→ What you should do: In the listing below, pick out lines with "body".

→ Information supplied:

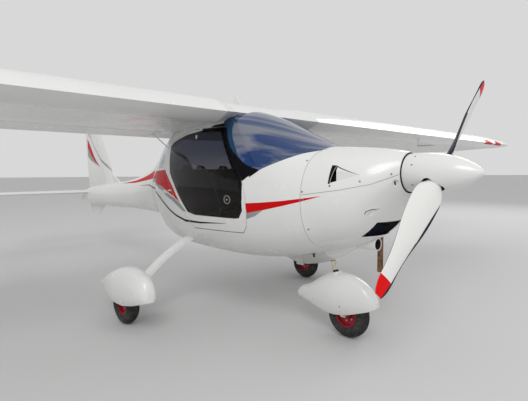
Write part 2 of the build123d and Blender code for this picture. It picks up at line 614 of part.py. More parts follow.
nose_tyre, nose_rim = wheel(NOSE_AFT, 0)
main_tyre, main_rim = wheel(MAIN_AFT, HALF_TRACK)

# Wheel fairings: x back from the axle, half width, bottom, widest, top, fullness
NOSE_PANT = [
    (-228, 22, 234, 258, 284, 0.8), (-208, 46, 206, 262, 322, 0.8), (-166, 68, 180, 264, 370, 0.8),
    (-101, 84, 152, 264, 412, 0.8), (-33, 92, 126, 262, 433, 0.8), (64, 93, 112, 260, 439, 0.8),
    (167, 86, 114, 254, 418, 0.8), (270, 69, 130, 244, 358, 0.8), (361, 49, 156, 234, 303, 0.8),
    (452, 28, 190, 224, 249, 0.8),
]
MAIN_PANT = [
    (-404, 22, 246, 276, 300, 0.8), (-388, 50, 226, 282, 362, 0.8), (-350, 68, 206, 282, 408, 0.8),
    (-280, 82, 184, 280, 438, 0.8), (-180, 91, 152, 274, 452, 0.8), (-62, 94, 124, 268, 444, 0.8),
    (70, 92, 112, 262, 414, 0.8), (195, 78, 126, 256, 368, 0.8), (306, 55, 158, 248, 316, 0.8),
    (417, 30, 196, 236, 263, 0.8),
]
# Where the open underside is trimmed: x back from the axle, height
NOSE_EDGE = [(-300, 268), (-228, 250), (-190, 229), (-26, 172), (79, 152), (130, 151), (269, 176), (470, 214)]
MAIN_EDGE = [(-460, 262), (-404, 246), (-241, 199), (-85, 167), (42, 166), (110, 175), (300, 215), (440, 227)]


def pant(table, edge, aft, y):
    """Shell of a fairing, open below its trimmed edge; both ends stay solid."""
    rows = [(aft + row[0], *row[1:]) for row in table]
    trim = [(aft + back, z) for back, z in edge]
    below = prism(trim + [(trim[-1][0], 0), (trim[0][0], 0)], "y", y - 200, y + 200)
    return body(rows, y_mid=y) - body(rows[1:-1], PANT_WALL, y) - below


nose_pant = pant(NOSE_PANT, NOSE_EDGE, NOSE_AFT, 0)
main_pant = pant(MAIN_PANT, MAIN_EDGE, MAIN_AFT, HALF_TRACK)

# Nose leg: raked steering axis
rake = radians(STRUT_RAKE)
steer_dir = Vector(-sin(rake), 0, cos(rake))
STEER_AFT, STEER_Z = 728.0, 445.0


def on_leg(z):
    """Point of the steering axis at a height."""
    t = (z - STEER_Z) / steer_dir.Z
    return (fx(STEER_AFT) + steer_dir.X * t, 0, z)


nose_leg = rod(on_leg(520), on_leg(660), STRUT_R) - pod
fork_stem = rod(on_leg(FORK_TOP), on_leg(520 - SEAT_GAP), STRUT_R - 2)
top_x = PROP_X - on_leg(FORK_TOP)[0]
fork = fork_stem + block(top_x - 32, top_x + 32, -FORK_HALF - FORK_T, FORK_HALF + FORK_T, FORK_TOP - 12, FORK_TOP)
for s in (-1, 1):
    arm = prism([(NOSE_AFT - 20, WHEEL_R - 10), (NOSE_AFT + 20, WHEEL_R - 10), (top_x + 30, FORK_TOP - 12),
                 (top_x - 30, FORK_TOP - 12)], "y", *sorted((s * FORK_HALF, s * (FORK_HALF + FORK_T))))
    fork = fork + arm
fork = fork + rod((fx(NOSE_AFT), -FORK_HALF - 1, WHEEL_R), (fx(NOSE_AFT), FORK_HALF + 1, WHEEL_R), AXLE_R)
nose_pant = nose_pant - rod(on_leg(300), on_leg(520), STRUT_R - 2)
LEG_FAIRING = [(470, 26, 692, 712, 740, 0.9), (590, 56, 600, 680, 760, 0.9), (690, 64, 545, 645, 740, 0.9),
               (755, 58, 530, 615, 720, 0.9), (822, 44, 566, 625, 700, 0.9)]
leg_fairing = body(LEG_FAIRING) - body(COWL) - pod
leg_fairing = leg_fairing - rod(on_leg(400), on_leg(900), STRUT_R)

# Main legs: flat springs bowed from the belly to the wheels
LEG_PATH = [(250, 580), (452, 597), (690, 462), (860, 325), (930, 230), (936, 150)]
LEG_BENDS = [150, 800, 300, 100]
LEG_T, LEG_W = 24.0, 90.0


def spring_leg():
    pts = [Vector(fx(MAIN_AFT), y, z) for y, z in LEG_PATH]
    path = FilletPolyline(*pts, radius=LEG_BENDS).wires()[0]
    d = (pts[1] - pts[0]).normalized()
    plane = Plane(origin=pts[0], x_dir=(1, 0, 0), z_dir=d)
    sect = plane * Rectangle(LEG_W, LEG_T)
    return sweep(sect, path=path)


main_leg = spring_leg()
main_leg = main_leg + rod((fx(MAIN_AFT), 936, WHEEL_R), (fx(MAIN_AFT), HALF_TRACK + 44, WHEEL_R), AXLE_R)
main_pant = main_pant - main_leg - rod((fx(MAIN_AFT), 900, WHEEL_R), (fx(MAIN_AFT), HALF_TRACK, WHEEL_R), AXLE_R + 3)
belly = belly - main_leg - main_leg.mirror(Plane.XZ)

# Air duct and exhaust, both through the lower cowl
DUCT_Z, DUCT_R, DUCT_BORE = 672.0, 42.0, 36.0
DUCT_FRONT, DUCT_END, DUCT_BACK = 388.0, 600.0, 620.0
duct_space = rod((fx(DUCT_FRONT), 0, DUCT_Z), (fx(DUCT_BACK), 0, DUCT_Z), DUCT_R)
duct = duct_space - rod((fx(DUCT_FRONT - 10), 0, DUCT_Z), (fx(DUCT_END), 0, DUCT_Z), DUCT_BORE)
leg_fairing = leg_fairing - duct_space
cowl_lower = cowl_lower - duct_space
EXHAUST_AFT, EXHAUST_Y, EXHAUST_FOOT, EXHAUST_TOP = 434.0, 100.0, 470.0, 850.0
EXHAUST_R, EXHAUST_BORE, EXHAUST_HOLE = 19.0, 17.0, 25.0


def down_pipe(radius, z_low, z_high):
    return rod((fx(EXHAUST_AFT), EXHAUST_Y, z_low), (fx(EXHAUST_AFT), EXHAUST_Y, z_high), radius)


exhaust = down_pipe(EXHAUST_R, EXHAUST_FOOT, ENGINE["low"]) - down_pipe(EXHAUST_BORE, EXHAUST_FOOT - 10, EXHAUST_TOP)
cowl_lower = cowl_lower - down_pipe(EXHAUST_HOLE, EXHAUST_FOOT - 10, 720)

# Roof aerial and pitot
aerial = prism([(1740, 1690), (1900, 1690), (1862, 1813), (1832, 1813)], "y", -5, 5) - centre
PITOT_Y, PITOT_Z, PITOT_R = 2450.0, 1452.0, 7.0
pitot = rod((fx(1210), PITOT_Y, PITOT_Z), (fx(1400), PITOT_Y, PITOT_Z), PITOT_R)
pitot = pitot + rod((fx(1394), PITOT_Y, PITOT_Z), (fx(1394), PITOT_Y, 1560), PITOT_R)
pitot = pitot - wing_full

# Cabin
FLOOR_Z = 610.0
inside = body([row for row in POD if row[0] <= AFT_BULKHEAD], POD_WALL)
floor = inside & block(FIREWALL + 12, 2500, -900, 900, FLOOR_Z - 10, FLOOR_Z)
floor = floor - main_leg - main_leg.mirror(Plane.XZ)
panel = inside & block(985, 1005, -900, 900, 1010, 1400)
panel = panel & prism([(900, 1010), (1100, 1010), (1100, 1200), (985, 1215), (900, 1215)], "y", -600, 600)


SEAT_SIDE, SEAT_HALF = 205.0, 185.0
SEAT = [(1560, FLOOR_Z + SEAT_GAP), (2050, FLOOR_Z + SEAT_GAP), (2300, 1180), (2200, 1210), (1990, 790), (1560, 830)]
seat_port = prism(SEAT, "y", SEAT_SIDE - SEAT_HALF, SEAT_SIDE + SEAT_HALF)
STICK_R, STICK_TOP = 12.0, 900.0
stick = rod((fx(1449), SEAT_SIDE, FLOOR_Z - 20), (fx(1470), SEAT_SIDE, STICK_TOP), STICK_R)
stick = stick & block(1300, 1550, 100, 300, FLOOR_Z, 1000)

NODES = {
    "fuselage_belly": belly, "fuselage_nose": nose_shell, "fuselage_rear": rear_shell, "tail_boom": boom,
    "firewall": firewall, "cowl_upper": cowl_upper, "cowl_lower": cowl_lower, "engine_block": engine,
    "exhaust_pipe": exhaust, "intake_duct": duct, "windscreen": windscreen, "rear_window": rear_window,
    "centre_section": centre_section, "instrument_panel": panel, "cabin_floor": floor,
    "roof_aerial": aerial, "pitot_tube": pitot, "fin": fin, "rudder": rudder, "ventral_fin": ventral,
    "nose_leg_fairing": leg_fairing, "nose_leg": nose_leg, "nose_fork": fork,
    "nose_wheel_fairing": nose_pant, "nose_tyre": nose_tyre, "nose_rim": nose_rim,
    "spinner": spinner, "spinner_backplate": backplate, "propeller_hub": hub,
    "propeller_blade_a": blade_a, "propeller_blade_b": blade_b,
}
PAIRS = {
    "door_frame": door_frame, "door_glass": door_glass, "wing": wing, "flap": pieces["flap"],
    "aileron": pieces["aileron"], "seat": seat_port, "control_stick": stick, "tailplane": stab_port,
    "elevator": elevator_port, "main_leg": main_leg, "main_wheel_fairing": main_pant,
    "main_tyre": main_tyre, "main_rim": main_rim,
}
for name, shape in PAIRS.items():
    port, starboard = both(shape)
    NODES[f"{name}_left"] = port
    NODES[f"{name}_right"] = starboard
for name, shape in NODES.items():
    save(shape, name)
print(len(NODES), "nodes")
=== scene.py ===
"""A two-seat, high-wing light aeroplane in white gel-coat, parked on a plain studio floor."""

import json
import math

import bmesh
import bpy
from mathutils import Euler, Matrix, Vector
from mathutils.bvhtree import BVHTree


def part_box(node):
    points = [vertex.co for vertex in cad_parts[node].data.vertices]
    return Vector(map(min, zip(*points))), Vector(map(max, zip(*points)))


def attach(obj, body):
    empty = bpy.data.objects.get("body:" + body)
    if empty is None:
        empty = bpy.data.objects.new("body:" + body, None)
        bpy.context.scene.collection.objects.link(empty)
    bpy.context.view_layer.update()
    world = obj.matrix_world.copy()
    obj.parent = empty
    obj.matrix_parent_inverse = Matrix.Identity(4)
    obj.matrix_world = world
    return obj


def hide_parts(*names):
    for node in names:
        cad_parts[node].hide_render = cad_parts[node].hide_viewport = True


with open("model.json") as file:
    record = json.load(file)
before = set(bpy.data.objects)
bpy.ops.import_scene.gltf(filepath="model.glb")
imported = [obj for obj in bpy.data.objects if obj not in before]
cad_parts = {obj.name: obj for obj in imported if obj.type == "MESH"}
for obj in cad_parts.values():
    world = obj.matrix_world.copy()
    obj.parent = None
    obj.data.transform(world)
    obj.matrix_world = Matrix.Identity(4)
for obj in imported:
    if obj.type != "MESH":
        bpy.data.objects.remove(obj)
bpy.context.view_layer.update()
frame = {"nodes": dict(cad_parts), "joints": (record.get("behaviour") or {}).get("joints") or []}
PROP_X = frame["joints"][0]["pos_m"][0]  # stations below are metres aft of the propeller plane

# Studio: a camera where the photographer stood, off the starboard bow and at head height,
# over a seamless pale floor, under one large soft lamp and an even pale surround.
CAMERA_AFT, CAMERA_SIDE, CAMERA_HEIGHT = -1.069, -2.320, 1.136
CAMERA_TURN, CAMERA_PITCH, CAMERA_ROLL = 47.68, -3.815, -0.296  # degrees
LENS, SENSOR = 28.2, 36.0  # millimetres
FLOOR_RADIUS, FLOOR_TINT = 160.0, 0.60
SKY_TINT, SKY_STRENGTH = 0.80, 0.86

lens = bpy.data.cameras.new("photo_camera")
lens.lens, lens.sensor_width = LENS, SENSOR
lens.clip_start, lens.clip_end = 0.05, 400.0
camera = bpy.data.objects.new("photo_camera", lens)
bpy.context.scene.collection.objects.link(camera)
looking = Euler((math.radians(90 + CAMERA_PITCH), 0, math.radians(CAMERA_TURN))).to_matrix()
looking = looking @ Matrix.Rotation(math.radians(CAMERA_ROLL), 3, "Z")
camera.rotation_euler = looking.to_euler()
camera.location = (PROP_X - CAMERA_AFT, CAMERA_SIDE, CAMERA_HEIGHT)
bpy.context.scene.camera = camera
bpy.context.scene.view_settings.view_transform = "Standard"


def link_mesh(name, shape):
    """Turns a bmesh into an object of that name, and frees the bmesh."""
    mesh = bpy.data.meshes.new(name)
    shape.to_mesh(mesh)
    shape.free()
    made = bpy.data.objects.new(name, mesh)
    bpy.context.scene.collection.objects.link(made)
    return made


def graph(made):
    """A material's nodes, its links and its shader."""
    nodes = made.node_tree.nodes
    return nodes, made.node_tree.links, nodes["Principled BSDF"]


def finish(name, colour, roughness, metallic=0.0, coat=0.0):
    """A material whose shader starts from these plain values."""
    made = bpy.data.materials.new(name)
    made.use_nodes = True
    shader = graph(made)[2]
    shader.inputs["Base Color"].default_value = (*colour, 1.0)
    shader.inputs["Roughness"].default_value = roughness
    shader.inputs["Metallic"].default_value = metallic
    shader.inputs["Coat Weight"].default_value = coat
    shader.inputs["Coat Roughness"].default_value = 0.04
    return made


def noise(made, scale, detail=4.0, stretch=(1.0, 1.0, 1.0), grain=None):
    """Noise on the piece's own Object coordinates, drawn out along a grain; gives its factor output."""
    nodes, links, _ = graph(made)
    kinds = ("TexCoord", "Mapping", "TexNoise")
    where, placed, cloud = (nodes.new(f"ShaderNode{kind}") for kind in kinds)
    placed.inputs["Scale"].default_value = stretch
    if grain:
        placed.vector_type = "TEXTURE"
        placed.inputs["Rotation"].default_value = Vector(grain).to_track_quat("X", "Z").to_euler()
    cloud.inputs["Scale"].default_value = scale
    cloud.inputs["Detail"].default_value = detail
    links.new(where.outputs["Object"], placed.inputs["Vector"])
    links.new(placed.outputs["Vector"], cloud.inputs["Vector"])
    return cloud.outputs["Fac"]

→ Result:
    return body(rows, y_mid=y) - body(rows[1:-1], PANT_WALL, y) - below
leg_fairing = body(LEG_FAIRING) - body(COWL) - pod
inside = body([row for row in POD if row[0] <= AFT_BULKHEAD], POD_WALL)
def attach(obj, body):
    empty = bpy.data.objects.get("body:" + body)
        empty = bpy.data.objects.new("body:" + body, None)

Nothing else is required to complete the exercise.